### Source data
━━━━━━
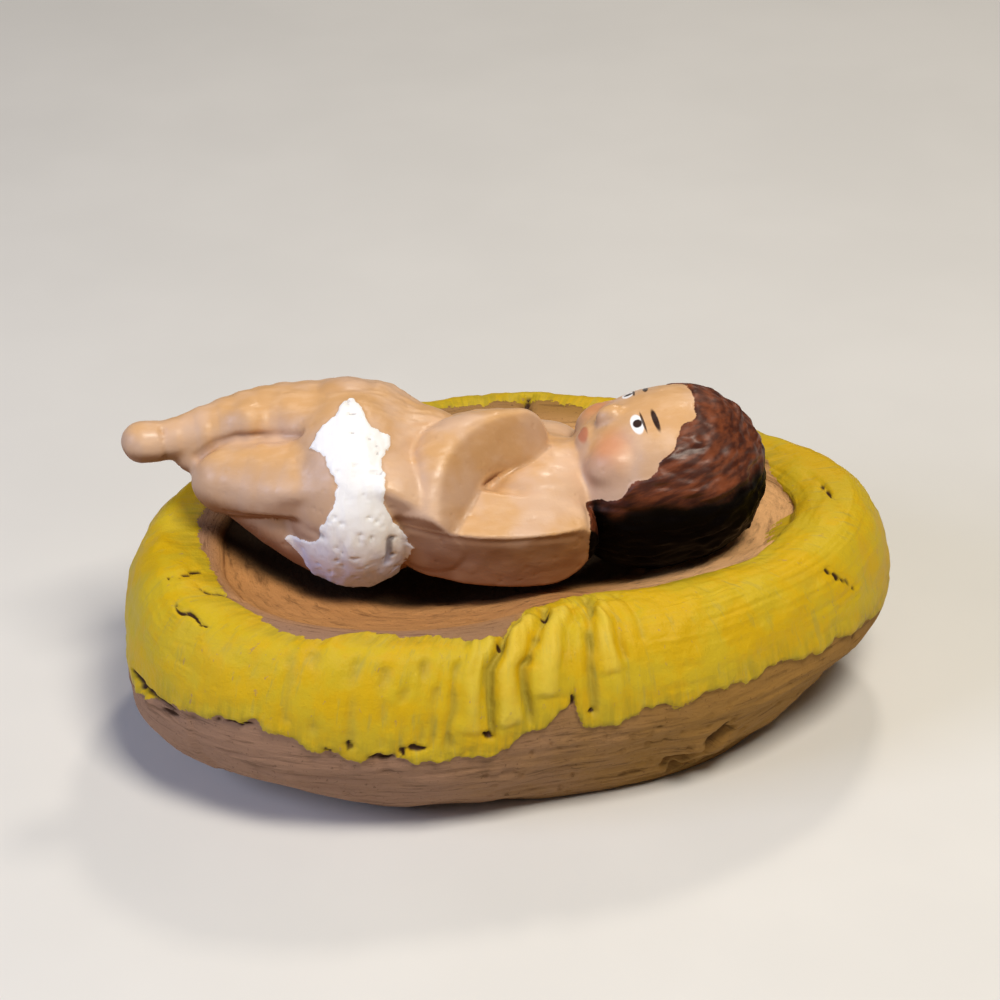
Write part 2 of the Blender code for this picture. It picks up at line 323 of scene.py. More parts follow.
def stroke_lean(stroke):
    """How far the grid leans on its way in, by a bell round the middle of the near side, where the folds lean."""
    return math.radians(9.0) * hill(0.0, math.radians(14.0), turned_to(stroke, -92.0))


turn = np.linspace(-math.pi, math.pi, AROUND, endpoint=False)
lines = turn - NEAR_FINER * np.cos(turn)
rows = np.interp(np.linspace(0.0, 1.0, ALONG), *np.array(ROW_STOPS).T)
STROKE, SHARE = (grid.ravel() for grid in np.meshgrid(lines, rows[1:-1], indexing="ij"))
STROKE, SHARE = np.append(STROKE, (0.0, 0.0)), np.append(SHARE, (0.0, 1.0))
ANGLE = STROKE + stroke_lean(STROKE) * (SHARE - 0.5)
BARE = bed_skin(ANGLE, SHARE)


def dish_faces(around, inner_rows):
    """Quads between neighbouring lines, the last line joined to the first, and fans to the two end points."""
    line, row = np.meshgrid(np.arange(around), np.arange(inner_rows - 1), indexing="ij")
    here, there = line * inner_rows + row, (line + 1) % around * inner_rows + row
    quads = np.stack([here, there, there + 1, here + 1], -1).reshape(-1, 4)
    start = np.arange(around) * inner_rows
    after = np.roll(start, -1)
    under, hollow = np.full(around, around * inner_rows), np.full(around, around * inner_rows + 1)
    last = inner_rows - 1
    fans = np.stack([after, start, under], 1), np.stack([start + last, after + last, hollow], 1)
    return quads, np.concatenate(fans)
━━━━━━
### What to produce
Print, unaltered, every line from the beginning of the material down to the line with "return math.radians(9.0) *".

### Answer to this task
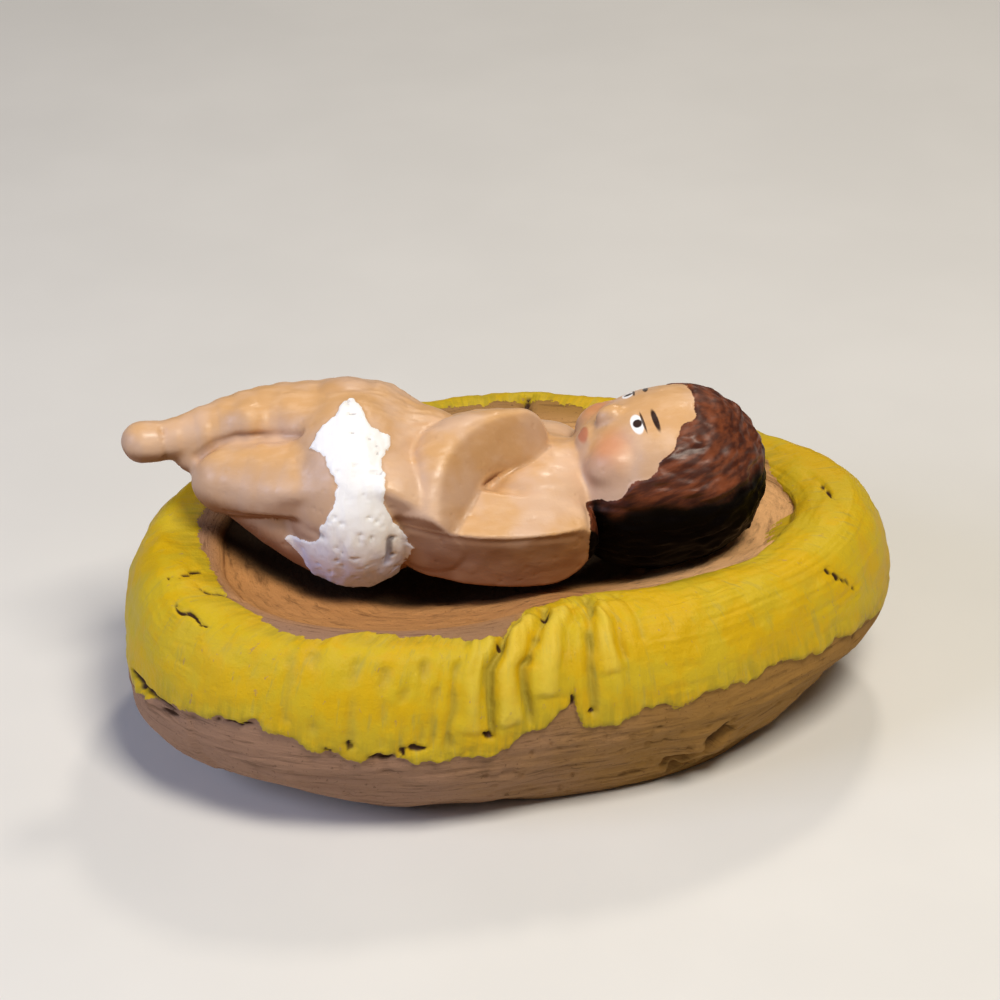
Write part 2 of the Blender code for this picture. It picks up at line 323 of scene.py. More parts follow.
def stroke_lean(stroke):
    """How far the grid leans on its way in, by a bell round the middle of the near side, where the folds lean."""
    return math.radians(9.0) * hill(0.0, math.radians(14.0), turned_to(stroke, -92.0))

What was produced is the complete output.